Quelques mois plus tard, la furie des miroitements et des reflets s'étant depuis longtemps apaisée au profit d'autres expérimentations, Michel Zimbacca au Café surréaliste de Paris me soumit une question qu'il se posait depuis longtemps : que voit-on dans deux miroirs plans disposés seuls face à face. Le mot “seuls” est ici le coeur de la difficulté, car autrement, la réponse est connue de tout un chacun. Mais Michel, plus que par le jeu des reflets sans doute, était hanté par cette douceur spéciale que l'on pressent s'emparer des choses en l'absence de tout observateur humain, si bien qu'il lui semblait que la logique interdisait totalement qu'il fut répondu à sa question. J'étais évidemment d'un tout autre avis car je savais bien que dans un environnement de simulation un peu sophistiqué, on peut éclairer sans être gêné par le reflets des lampes et photographier sans se soucier de l'encombrante présence d'une caméra. Zazie prévenue dans la demie heure suivante se mit au travail à Vienne, mais comme je lui avais mal exposé les détails de la question de Michel, elle ne construisit pas le modèle adéquat et ce beau problème, comme celui de la sphère resta longtemps ouvert, béant sur notre paresse.

Comme j'ai coutume de le dire, les problèmes ne valent pas tant par eux mêmes – passé l'excitation première, rien qui ait l'air bête comme l'homme qui vient de résoudre un problème - que par les transformations qu'ils apportent à notre perception du monde. La question de Michel finit donc par creuser son chemin, telle une taupe, d'abord au sein d'images qui par le jeu des angles de vues s'enrichissaient de toutes les sortes de tricheries auxquelles les reflets invitent, puis par la suite au travers d'une problématique inattendue.

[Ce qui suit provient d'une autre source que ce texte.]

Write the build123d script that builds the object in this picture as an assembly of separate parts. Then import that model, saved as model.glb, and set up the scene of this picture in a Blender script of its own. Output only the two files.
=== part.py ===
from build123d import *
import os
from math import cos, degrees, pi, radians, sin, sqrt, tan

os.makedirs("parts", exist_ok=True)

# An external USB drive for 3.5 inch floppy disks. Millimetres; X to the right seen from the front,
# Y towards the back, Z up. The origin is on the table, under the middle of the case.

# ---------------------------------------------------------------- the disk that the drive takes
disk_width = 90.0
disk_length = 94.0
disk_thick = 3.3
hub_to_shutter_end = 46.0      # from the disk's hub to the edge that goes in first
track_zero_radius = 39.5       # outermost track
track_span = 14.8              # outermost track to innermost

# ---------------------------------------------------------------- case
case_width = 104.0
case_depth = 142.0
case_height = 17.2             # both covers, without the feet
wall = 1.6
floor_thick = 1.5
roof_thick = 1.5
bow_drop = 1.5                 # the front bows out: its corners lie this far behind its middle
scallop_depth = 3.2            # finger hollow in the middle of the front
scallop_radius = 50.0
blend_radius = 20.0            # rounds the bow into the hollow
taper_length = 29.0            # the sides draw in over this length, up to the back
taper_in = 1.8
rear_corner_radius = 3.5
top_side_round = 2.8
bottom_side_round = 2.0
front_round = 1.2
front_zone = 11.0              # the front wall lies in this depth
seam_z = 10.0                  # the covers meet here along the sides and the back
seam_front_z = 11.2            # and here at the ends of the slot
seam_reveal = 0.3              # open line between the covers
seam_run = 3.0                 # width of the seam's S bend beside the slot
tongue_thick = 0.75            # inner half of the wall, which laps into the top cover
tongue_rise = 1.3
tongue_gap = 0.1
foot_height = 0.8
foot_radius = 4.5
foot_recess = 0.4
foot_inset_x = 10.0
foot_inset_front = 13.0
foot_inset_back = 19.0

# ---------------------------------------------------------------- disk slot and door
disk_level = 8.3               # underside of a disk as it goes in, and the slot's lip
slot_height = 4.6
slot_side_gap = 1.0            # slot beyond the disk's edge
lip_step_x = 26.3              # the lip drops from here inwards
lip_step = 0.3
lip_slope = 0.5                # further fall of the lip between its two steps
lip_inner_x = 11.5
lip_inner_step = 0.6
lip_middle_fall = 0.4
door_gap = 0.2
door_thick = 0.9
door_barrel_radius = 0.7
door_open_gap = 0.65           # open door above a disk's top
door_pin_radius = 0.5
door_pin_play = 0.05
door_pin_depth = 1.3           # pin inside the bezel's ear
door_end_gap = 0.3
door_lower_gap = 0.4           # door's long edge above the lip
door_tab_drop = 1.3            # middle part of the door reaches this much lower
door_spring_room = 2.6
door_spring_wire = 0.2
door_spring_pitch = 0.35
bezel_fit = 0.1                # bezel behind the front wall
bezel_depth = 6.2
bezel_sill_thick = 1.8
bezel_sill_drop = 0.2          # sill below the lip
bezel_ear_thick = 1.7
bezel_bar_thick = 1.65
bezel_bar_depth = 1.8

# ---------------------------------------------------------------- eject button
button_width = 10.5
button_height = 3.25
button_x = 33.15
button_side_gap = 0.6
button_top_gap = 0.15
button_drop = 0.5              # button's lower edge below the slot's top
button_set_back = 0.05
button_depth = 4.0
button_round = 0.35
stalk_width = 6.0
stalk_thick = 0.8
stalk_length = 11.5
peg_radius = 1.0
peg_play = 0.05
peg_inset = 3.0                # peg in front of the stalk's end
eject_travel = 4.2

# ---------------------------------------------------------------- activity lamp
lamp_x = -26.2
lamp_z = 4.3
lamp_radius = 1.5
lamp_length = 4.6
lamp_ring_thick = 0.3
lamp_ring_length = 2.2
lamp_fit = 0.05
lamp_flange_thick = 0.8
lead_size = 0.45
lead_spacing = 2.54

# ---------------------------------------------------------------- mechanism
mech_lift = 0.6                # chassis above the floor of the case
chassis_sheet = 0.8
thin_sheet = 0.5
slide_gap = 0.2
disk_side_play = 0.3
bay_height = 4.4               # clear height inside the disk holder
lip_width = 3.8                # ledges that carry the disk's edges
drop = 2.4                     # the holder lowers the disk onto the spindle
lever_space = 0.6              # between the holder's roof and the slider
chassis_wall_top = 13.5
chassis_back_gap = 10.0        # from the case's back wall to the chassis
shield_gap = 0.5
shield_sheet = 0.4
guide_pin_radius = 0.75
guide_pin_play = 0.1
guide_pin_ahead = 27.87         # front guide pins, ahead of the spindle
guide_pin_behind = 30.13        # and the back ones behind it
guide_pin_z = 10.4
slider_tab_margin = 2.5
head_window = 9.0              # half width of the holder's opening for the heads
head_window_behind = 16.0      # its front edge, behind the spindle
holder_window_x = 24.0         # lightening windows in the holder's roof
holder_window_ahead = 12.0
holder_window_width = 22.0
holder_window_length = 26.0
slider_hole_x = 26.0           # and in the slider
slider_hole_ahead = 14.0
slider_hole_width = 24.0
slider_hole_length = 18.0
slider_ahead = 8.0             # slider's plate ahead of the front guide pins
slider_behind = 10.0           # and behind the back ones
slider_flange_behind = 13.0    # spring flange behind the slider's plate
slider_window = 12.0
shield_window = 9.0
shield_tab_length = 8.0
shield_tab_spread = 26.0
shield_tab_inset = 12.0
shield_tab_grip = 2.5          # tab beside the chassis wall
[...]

Une nouvelle version du logiciel Poser (logiciel de modélisation en 3 dimensions des corps humains) était apparue, et les possibilités ouvertes par les travaux des équipes de Metacreations avaient fortement séduit Zazie qui s'adonnait à la création de scènes tridimensionnelles habitées de silhouettes humaines en tous genres - quoique majoritairement féminin. Au bout d'un moment les miroirs de toutes formes ne tardèrent pas à réapparaître dans les images d'Zazie, les corps traversants les miroirs - example - et s'y mêlant de toutes les manières possibles. - example.

Les choses en restèrent là – si j'ose dire – jusqu'au moment où Zazie décida de se lancer dans l'exploration des fonds sous-marins simulés, l'esprit et les yeux totalement nus, sans masques, ni palmes ni bouteilles, et l'on vit alors que par une courbure inouïe de l'espace, le ressac des vagues pouvait envahir les profondeurs. - example - Quelques semaines plus tard, l'idée nous vint évidemment de plonger des miroirs dans l'eau et de voir ce qu'il en advenait - example.

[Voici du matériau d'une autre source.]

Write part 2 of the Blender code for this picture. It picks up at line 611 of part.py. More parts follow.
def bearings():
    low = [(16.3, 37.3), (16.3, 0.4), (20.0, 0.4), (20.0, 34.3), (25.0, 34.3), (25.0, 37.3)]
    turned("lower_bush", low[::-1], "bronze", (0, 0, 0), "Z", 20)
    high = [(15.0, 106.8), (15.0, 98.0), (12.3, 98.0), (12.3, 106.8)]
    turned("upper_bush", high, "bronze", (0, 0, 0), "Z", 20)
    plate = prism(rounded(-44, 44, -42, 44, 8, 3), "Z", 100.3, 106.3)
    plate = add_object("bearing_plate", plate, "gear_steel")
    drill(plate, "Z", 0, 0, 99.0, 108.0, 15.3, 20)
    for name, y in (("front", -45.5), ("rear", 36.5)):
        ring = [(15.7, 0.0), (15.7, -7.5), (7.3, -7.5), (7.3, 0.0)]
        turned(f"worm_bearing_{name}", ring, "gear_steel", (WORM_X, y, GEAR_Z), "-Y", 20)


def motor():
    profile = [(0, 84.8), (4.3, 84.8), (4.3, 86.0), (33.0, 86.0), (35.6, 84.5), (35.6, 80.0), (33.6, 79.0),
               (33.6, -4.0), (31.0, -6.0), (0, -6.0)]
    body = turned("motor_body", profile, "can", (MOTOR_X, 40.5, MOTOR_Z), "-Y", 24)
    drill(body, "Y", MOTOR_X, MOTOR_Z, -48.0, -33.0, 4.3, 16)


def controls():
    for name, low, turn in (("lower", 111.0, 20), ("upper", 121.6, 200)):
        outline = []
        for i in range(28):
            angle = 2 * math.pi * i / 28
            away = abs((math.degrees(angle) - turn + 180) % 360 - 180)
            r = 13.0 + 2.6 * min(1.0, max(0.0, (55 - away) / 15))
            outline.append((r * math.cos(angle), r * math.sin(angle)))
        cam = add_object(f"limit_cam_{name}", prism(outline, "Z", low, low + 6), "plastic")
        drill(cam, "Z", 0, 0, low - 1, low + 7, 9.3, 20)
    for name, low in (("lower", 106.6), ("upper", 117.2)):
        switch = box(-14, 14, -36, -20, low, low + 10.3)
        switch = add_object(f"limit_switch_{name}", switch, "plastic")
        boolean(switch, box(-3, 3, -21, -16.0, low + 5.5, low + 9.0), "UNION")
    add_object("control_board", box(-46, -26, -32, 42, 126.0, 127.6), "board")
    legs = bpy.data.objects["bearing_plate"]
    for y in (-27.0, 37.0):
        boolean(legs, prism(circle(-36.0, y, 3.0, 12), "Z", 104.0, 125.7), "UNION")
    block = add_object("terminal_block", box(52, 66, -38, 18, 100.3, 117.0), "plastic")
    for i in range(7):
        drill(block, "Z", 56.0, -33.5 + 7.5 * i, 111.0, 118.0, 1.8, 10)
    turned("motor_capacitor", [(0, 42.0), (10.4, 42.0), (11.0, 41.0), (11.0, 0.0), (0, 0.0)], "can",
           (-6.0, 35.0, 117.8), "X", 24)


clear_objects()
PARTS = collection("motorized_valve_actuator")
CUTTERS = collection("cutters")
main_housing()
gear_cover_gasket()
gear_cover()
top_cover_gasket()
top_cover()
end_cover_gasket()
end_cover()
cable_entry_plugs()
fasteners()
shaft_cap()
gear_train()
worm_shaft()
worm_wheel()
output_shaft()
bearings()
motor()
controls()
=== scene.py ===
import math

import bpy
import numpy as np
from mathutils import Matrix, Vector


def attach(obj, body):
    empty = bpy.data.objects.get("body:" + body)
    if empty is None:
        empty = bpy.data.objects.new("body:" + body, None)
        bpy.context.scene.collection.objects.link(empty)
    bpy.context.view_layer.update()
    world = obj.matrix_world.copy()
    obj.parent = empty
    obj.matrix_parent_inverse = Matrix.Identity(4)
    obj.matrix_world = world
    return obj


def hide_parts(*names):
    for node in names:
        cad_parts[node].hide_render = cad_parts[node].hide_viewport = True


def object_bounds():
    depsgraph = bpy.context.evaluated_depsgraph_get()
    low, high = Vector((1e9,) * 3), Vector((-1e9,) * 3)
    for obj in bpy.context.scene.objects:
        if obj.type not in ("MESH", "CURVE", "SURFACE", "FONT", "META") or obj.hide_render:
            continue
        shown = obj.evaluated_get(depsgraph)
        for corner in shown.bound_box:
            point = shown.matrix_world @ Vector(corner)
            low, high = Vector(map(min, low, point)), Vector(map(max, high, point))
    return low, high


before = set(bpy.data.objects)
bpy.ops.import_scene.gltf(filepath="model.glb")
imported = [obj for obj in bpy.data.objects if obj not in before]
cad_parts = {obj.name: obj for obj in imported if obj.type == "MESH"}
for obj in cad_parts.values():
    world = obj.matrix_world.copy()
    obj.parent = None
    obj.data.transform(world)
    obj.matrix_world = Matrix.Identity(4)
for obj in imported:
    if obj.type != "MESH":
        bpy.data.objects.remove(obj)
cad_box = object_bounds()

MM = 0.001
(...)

Quelques mois plus tard, alors qu'une panne informatique me privait d'ordinateur, d'Internet et de presque tout contact quotidien avec Zazie, j'essayais de d'adoucir mon malheur dans le café internet le plus proche. Drôle de café au demeurant, car la rue du Vertbois n'est pas des plus cossues, et fréquenté donc par une jeunesse à l'allure banlieusarde et glauque, inattendue au centre de Paris et qui s'entretuait avec autant d'ardeur que d'humour par logiciels interposés. Je dois dire que la dite jeunesse m'avait accueilli très aimablement en dépit de mes allures hors d'âge et m'appelait par mon prénom dès ma seconde apparition, démontrant à tout sociologue tant soit peu attentif que les “incivilités” dont l'esprit policier du siècle nous rebat sans cesse les oreilles ne viennent pas du côté qu'on dit. Alors que je m'interrogeais sur l'origine d'odeurs un peu interlopes – quoiqu'aisément identifiables - au sein de ce havre de liberté à l'atmosphère protégée par une interdiction de fumer rigoureusement respectée, Zazie m'annonça qu'elle était entrée dans la sphère et m'en fit parvenir les preuves par e-mail. J'en fus si secoué que je ne pus m'empêcher d'appeler le tenancier du lieu – aux 20 ans récemment sonnés - à partager mon émotion, ce qu'il n'eut nul besoin de se forcer pour faire. Absolument bouleversé il m'avoua qu'il tâtait un peu lui même de la chose graphique digitale, me demanda avec quoi Zazie avait fait ça, et dans les secondes qui suivirent avait rallié sa machine et explorait le site du distributeur du logiciel pour s'enquérir des conditions et des prix...Après quoi, Zazie m'expliqua sa démarche, précisant que l'intérieur d'une sphère vide n'offrait rien de bien palpitant – quoique – mais qu'il en allait tout différemment dès qu'on s'avisait de la peupler d'autres formes métallisées ou lumineuses... Certes.- example

Les choses en sont là et les amants qui ne tiennent qu'à un fil continuent d'explorer la sphère de verre que leur fit Jérôme Bosch, sphère aux parois de mercure désormais où se déploient des chemins inconnus et inouïs où le réel calculé vient ravager les formes du pensable.